Connie McKoy and Andrew Willis

The UNCG School of Music is pleased to announce that Dr. Constance McKoy and Dr. Andrew Willis have been appointed Marion Stedman Covington Distinguished Professors in Music for a five-year term, effective Fall 2019.

Dr. Connie McKoy is Professor and Director of Undergraduate Studies in the UNCG School of Music, where she teaches undergraduate and graduate music education courses. She holds a BM in Music Education from the Oberlin Conservatory of Music and MM and PhD degrees from UNCG. She has 19 years of public school teaching experience as a general music teacher, choral director, and band assistant. Her research, which has been presented nationally and internationally, has focused on children’s world music preferences, music teachers’ cross-cultural competence, and culturally responsive pedagogy in music. In 2017, she participated in the Yale Symposium on Music in Schools and contributed to the resulting document, The Declaration on Equity in Music for City Students. Dr. McKoy is co-author of Culturally Responsive Teaching in Music Education: From Understanding to Application, published by Routledge. She is a past president of the North Carolina Music Educators Association, and is the Immediate Past Chair of the Society for Music Teacher Education, an affiliated society of the National Association for Music Education.
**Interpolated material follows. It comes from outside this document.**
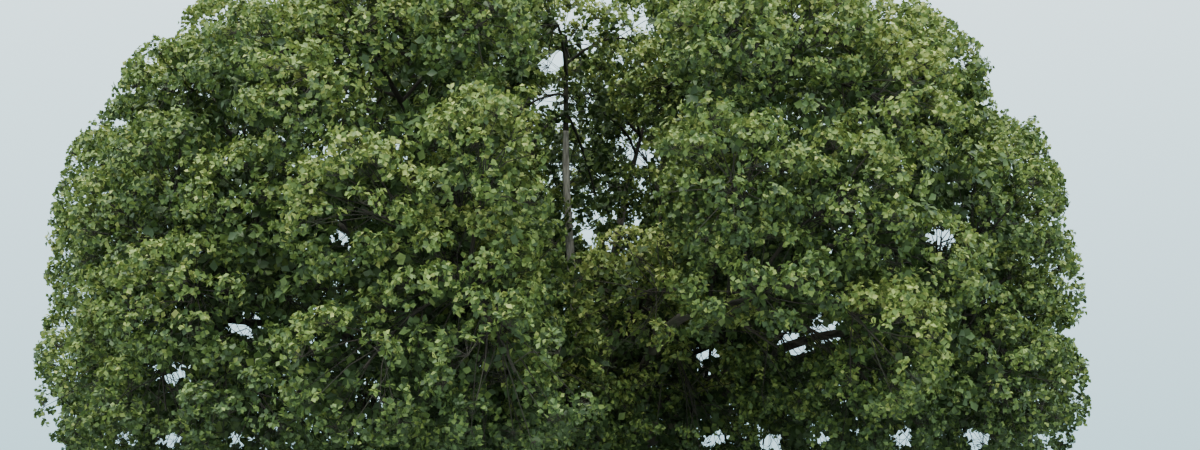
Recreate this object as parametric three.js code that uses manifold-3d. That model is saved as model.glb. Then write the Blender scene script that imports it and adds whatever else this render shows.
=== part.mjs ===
// An open-grown oak: a short trunk with a root flare, long low boughs, rising boughs and
// upright leaders, each ending in its own mass of foliage. Millimetres, +Z up. The origin is
// the middle of the trunk's flat foot on the ground, and the tree is seen from -Y.
import * as THREE from "three";
import { ConvexGeometry } from "three/addons/geometries/ConvexGeometry.js";
import { mergeVertices } from "three/addons/utils/BufferGeometryUtils.js";
import Module from "manifold-3d";

const wasm = await Module();
wasm.setup();

// Driving sizes of the crown, a dome that is widest low down
const SPREAD = 26000;
const HEIGHT = 15200;
const WIDEST_AT = 4900;
const SKIRT_AT = 1800;
const CROWN_SHIFT = -550; // the crown's middle lies this far along X from the trunk
const DOME_POWER = 2.8; // of the crown above its widest: 2 is an ellipse, and more is squarer
const SKIRT_POWER = 5; // the same below its widest
const CLEFT_AZIMUTH = 2; // the crown's open cleft faces -Y, turned this many degrees towards +X
const CLEFT_HALF_WIDTH = 1250;
const CLEFT_FLOOR = 7200;
const CLEFT_BACK = -900;
// Below the cleft the crown is sunk in, and low on the front right it is open and its limbs show.
// back is measured from the crown's middle.
const WINDOWS = [
  { azimuth: 6, halfAngle: 7, floor: 3200, top: 7200, back: 7400 },
  { azimuth: 20, halfAngle: 10, floor: 3000, top: 4700, back: 6000 },
];

// Driving sizes of the trunk, from its flat cut to the rounded head that the boughs leave
const TRUNK_RADIUS = 780;
const FLARE_RADIUS = 1330;
const FLARE_HEIGHT = 620;
const ROOT_LOBES = 5;
const ROOT_LOBE_DEPTH = 0.16;
const HEAD_RADIUS = 930;
const HEAD_AT = 2650;
const HEAD_HEIGHT = 780;
const TRUNK_LEAN = 150;
const TRUNK_SIDES = 18;
const TRUNK_RINGS = 6;
const TRUNK_RING_CROWDING = 1.4; // over 1, the rings lie closer together towards the foot
const HEAD_SWELL_HEIGHT = 800; // the trunk swells towards its head over this height
const HEAD_RING_ANGLES = [28, 55, 76]; // degrees up the head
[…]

For several decades Dr. Andrew Willis has explored the historical development of keyboard instruments and their performance practice while maintaining a commitment to the study, performance, and teaching of the widest possible range of repertoire. Keenly interested in the history of the piano, he participates frequently in conferences, concert series, and festivals. A past president of the Southeastern Historical Keyboard Society and a Trustee of the Westfield Center for Historical Keyboard Studies, he served a finals juror of the Westfield International Fortepiano Competition in 2011. Dr. Willis teaches performance on instruments ranging from harpsichord to modern piano and since 2003 has directed the biennial Focus on Piano Literature symposium, for which he commissioned, premiered, and recorded Martin Amlin’s Sonata No. 7 (2000). He has recorded solo and ensemble music on historically contemporaneous pianos of three centuries for the Albany, Bridge, Claves, Centaur, and CRI labels, with collaborators including Julianne Baird, soprano, Brent Wissick, cello, and Sue Ann Kahn, flute. His recording of Op. 106 for the first complete Beethoven sonata cycle on period instruments was hailed by The New York Times as “a ‘Hammerklavier’ of rare stature.” Willis received the D.M.A. in Historical Performance from Cornell University, where he studied fortepiano with Malcolm Bilson, the M.M. in Accompanying from Temple University under George Sementovsky and Lambert Orkis, and the B.M. in Piano from The Curtis Institute of Music, where his mentor was Mieczyslaw Horszowski.

Marion Stedman Covington was born and raised in Asheboro, North Carolina, where her father was a textile manufacturer and founder of the Stedman Corporation. She spent most of her life in North Carolina, and it is in this area that she focused her generosity. Mrs. Covington had a long history of volunteerism and philanthropy in the fields of the arts, education, and historical preservation. She provided endowments and scholarships to colleges and universities throughout the state of North Carolina.